Unfortunately, there are people out there who make a habit of preying on others, imitating financial service providers to rip off unsuspecting folk. Plenty of us fall for it, too; Netsafe reported that Kiwis lost nearly $19 million dollars from online scams and fraud between 1 July 2019 and 30 June 2020.  

Scammers try to get your personal information such as bank logins and passwords or credit card details so they can use your money for their own purposes.  

If you think you’ve been the victim of a scam, there are actions you can take. Update all your passwords and install decent security software on your computer. Let your bank or financial institution know what’s happened, and report the incident to Netsafe. It’s also important to take some steps to protect yourself from future scams:  

How to move forward:  

  1. Be critical when receiving emails from financial institutions in your inbox. Banks, insurers and other providers will never ask for your personal information over email.   

  1. Make your passwords stronger by incorporating upper and lower case letters, numbers and symbols. 

  1. Think before clicking on links in emails – even if they seem legit.  

  2. Read up on common scams and ways to protect yourself on the NZ Government website and Netsafe’s website

3. Putting all your eggs in one basket 

The issue with putting every egg in the same basket is that should you trip and fall, all of those eggs are going to break (and you won’t be able to make that delicious omelette you’d been drooling over).  

The same goes for your money.  

If all of your money is invested in one place (say property, or the share market) and there’s a recession or a housing market dip, then all of your money will be affected.  

However, not all of us are aware of this; our research found that 57% of Kiwis who haven’t sought financial advice have a good understanding of having a variety of investments. However, this was 77% for advised Kiwis (indicating that getting some financial advice could be very useful!)  

How to move forward:  

If you’ve experienced financial hardship as a result of having everything tied up in the one place, make a decision to expand into a range of other areas in the future. Putting your money in different places (what we in the industry call “diversification”) is a good way of doing this.  

Diversification basically spreads out the risk so that if something goes wrong, only some of what you own will be affected. If one particular industry or market goes through a rough patch, the ones that are performing well will balance this out, and you won’t be as affected. People that invest in shares do this in a variety of ways: by choosing a range of companies in different industries, having a geographical spread or putting their money into ETFs (which are funds that invest in indexes that track many companies). As always, we recommend seeking advice when starting out or changing your investing strategy.  

4. Having no buffer for emergencies 

According to our research, only about a third of us could survive for a month and only a quarter could survive for three months.
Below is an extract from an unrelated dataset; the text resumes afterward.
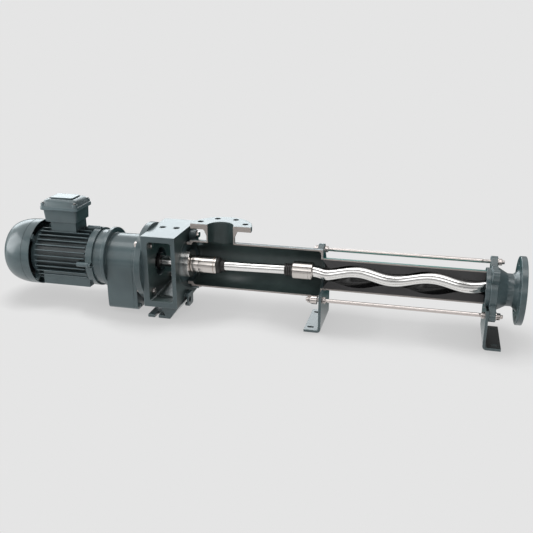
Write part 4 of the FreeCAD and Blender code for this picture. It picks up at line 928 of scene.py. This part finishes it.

More than 25% would not be financially stable at all.  

We Kiwis tend to live life with a “she’ll be right” attitude, and our laidback approach to life is no doubt the envy of many around the world. Yet it can work against us when it comes to being prepared for things like job loss, health scares and family emergencies.  

Not having a buffer in place in a time of crisis could greatly affect not only your financial security and wellbeing but that of those who depend on you, such as children, partners and older family members.  

How to move forward:  

Open up a separate bank account and start funneling some of your pay check into it for emergencies. Try to aim for a minimum of 3 months of expenses in there. Shocks don’t happen every day, but they can happen, and a rainy day fund will give you the peace of mind that should something happen to you or someone you love, you’ll be able to get by financially for a while.  

Top 3 Tips to Move Forward After Making a Money Mishap 

1. Learn and grow 

Instead of dwelling on the negatives, consider what you can learn from what went wrong. What lesson can you take from it, and potentially pass on to others? 

2. Make some changes 

 You can’t change what happened in the past, but you can change what you do next. 

3. Get some guidance 

Only 18% of Kiwis get financial advice, despite there being a connection between advice and both financial and overall wellbeing. Advice can not only help you get out of your current situation, but set you up with habits and tools to improve your financial know-how and stay financially well for the rest of your life.  

Disclaimer:

This information is general information only. It is not intended to constitute financial advice and does not take your individual circumstances and financial situation into account. We encourage you to seek assistance from a trusted financial adviser or other professional advice.

The links that are provided are additional resources that you access at your own risk and the FSC takes no responsibility for any third party content.

The FSC and its employees make no express or implied representations or give any warranties regarding this information and we accept no responsibility for any loss, damage, cost, or expense (whether direct or indirect) incurred by you as a result of any error, omission, or misrepresentation in this information.